Now open a command line, change to the ady-fra-Batouka directory, and run your script with the following command:
$ node ady-fra-Batouka.js
If all is well, there should be no output. If you get an error, make sure that node is in your PATH and that NODE_PATH is set correctly.
4. Load the HTML file into cheerio
The first thing we need to do is load ady-fra-Batouka.html with cheerio. Add the following code to ady-fra-Batouka.js:
var input = fs.readFileSync('ady-fra-Batouka.html', 'utf8'); var $ = cheerio.load(input);
The first line reads the HTML file into a variable; the second line loads it into cheerio and returns the cheerio object $. You may now manipulate $ in much the same way as you would with jQuery in the browser.
5. Parse the file
If you open ady-fra-Batouka.html in a browser and view the source, you will see that all Adyghe-French translations are inside the tag <tr class=”transcriptTable”>. The Adyghe word is inside this tag, in <td class=”word_form”>; the French translation is in <td class=”translation”>. To extract this data, we need to iterate over the relevant <tr> elements. Add the following code to ady-fra-Batouka.js:
var output = ''; $('tr.transcriptTable').each(function () { var ady = this.find('.word_form').text(); var fra = this.find('.translation').text(); output += ady + "\t" + fra + "\n"; });
The first line initializes an output variable, in which we will store the parsed data. The second line returns a cheerio object containing all elements of type tr whose class is transcriptTable. We then iterate over these objects with the each method, which calls the passed anonymous function once for each element, with the element’s value assigned to this.

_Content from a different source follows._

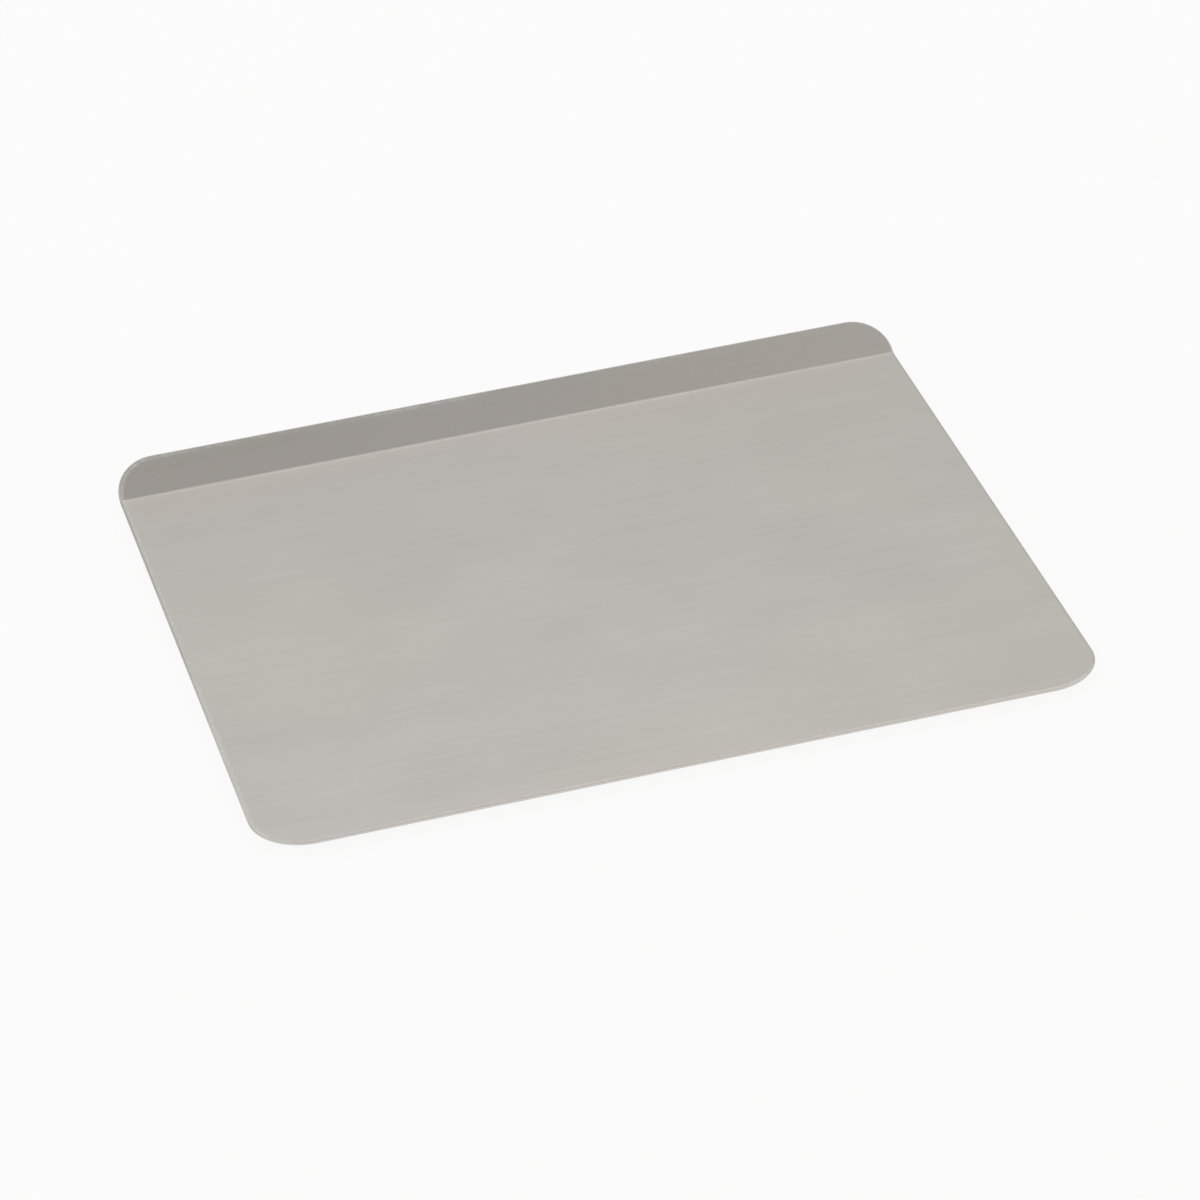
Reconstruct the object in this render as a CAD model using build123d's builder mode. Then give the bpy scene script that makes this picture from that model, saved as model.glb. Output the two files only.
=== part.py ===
"""Insulated cookie sheet: two pressed sheets joined by a folded hem, with one raised lip.

Frame, in millimetres: X runs along the lip, Y from the front edge towards the lip, and Z points up.
The origin is on the table under the middle of the sheet's plan.
"""

from build123d import *
import os
from math import atan2, cos, radians, sin, tan

# Overall plan of the finished sheet, outside to outside
sheet_width = 406.4
sheet_depth = 355.6

# Height of the baking surface above the table, and the gauges of the two sheets
baking_height = 7.0
top_gauge = 0.7
bottom_gauge = 0.6

# Gap left between the two sheets wherever they lie together
seam_clearance = 0.05

# Raised lip: slope from the flat, length up the slope, and inside radius of the bend on the baking side
lip_angle = 35.0
lip_length = 20.7
bend_radius = 5.0

# Rounded corners: radius at the front, and how far up the lip from the bend the lip's corners start
front_corner_radius = 27.0
lip_corner_start = 0.2

# Hem: width from the rim's outside to the tip of the return underneath
hem_width = 7.0

# Drawn base of the bottom sheet: flange left beyond the hem and before the bend, slope of the wall
flange_beyond_hem = 2.0
flange_before_bend = 12.0
wall_angle = 50.0
wall_bend_radius = 1.2

# Spacer dimples pressed up from the base: how many each way, pitch, and radii at foot, cap and bends
dimples_across = 5
dimples_deep = 4
dimple_pitch_across = 76.0
dimple_pitch_deep = 72.0
dimple_foot_radius = 12.0
dimple_cap_radius = 6.5
dimple_bend_radius = 1.5

# The hem is pressed flat round the flange of the bottom sheet, whose edge stands over the fold's centre
flange_drop = top_gauge + seam_clearance
fold_radius = flange_drop + bottom_gauge / 2
fold_inner_radius = fold_radius - top_gauge
fold_side = sheet_width / 2 - fold_radius
return_length = hem_width - fold_radius
lip_corner_radius = lip_length - lip_corner_start

# The bend line is placed so that the tilted rim ends on the plan's back edge
lip_sine = sin(radians(lip_angle))
lip_cosine = cos(radians(lip_angle))
bend_run = bend_radius * lip_sine
bend_rise = bend_radius * (1 - lip_cosine)
lip_run = (lip_length - fold_radius) * lip_cosine + fold_radius * lip_sine + fold_radius
bend_y = sheet_depth / 2 - bend_run - lip_run
flat_length = bend_y + sheet_depth / 2

# Each wing of the sheet lies on its own plane, whose local Y runs away from the bend along the wing
flat_plane = Plane(origin=(0, bend_y, baking_height), x_dir=(-1, 0, 0), z_dir=(0, 0, 1))
lip_plane = Plane(
    origin=(0, bend_y + bend_run, baking_height + bend_rise),
    x_dir=(1, 0, 0),
    z_dir=(0, -lip_sine, lip_cosine),
)
bend_plane = Plane(origin=(0, bend_y, baking_height), x_dir=(1, 0, 0), z_dir=(0, -1, 0))
bend_axis = Axis((0, bend_y, baking_height + bend_radius), (1, 0, 0))

# Drawn base: its mouth under the flange, its foot on the table, and the shift of its inner face
draw_depth = baking_height - flange_drop - bottom_gauge
mouth_inset = hem_width + flange_beyond_hem
foot_inset = mouth_inset + draw_depth / tan(radians(wall_angle))
wall_shift = bottom_gauge * tan(radians(wall_angle) / 2)
base_front_y = mouth_inset - sheet_depth / 2
base_back_y = bend_y - flange_before_bend
base_centre_y = (base_front_y + base_back_y) / 2
mouth_width = sheet_width - 2 * mouth_inset
mouth_depth = base_back_y - base_front_y

# A dimple rises until its cap is just clear of the underside of the top sheet
dimple_top = baking_height - flange_drop
dimple_rise = dimple_top - bottom_gauge
dimple_collar_radius = dimple_foot_radius + dimple_bend_radius
dimple_shift = bottom_gauge * tan(atan2(dimple_rise, dimple_foot_radius - dimple_cap_radius) / 2)


def wing_outline(plane, length, corner_radius, inset):
    """Outline of one wing, inset from the rim's outside, with its two far corners rounded."""
    with BuildSketch(plane) as outline:
        with Locations((0, (length - inset) / 2)):
            Rectangle(sheet_width - 2 * inset, length - inset)
        fillet(outline.vertices().group_by(Axis.Y)[-1], corner_radius - inset)
    return outline.sketch


def hem_path(plane, length, corner_radius):
    """Centre line of the hem's fold round one wing, from the bend and back to it."""
    far = length - fold_radius
    corners = ((fold_side, 0), (fold_side, far), (-fold_side, far), (-fold_side, 0))
    with BuildLine(plane) as path:
        FilletPolyline(*corners, radius=corner_radius - fold_radius)
    return path.line


def hem_section(plane):
    """Section of the hem round the fold's centre: the fold outside, then the return flat underneath."""
    with BuildSketch(plane) as section:
        with BuildLine():
            outer = CenterArc((0, 0), fold_radius, 90, 180)
            inner = CenterArc((0, 0), fold_inner_radius, 90, 180)
            under = Line(outer @ 1, (return_length, -fold_radius))
            tip = Line(under @ 1, (return_length, -fold_inner_radius))
            Line(tip @ 1, inner @ 1)
            Line(inner @ 0, outer @ 0)
        make_face()
    return section.sketch


def hem(plane, length, corner_radius):
    """Hem swept round one wing, with its section square to the start of its path."""
    path = hem_path(plane.offset(-fold_radius), length, corner_radius)
    start = Plane(origin=path @ 0, x_dir=-plane.x_dir, z_dir=path % 0)
    sweep(hem_section(start), path=path)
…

The function body calls the cheerio find method twice for each tr element, extracting elements of class word_form and translation and returning their text content. (There is only one matching element of each class under the tr elements, so each find will return one element.) Finally, we append a new tab-delimited line to the output variable.
6. Save the results
Now, all that is left to do is to write the generated output to a text file, by adding the following code:
fs.writeFileSync('ady-fra-Batouka-0.txt', output, 'utf8');
That’s it! Try running the script again. You should get an output file ady-fra-Batouka-0.txt which begins as follows:
be beaucoup pe nez pe nez pˀe ta main pəte dur
For reference, here is the entire content of ady-fra-Batouka.js:
var cheerio = require('cheerio'); var fs = require('fs'); var input = fs.readFileSync('ady-fra-Batouka.html', 'utf8'); var $ = cheerio.load(input); var output = ''; $('tr.transcriptTable').each(function () { var ady = this.find('.word_form').text(); var fra = this.find('.translation').text(); output += ady + "\t" + fra + "\n"; }); fs.writeFileSync('ady-fra-Batouka-0.txt', output, 'utf8');
Tips on using cheerio
cheerio implements a significant subset of the jQuery API, but there are some important differences. The cheerio docs summarize the methods available. This section covers some differences that may not be immediately obvious.
- In jQuery, there is a distinction between jQuery objects, created with $, and DOM objects. In cheerio, there are no DOM objects, and the DOM API is not available. You must restrict yourself to the subset of the jQuery API implemented by cheerio. In practice, this often ends up being cleaner, as you don’t mix APIs and don’t have to worry about wrapping DOM objects with $.
- In jQuery, you can access DOM elements returned by a selector with array indices, e.g., $(‘a’)[0] will return the first <a> element in the document. In cheerio, this will simply return a single cheerio object. If you want more direct access to the raw HTML structure, you can access all of the attributes provided by the htmlparser module, which cheerio uses internally:
- the type attribute contains “text” for a text node and “tag” for an HTML tag (compare nodeType in the DOM)
- the data attribute contains the value of a text node (compare nodeValue in the DOM)
- the name attribute contains the tag name of a tag node (compare tagName in the DOM)
- The jQuery .size() method does not exist in cheerio. To get the number of found elements in a query, use the length attribute, e.g. $(‘a’).length.
Additional documentation
- Consult the cheerio documentation for a list of available methods on cheerio objects, i.e., methods available on $(‘some selector’). If a method is not listed in the cheerio documentation, it is not available in cheerio.
- Consult the jQuery documentation for a description of the cheerio/jQuery selector syntax. The cheerio documentation does not include this, since its syntax is identical to jQuery’s. A few jQuery selectors are not currently supported by cheerio, but the documentation does not specify which ones.
- Consult the MDN JavaScript reference and MDN JavaScript guide for a general overview of JavaScript.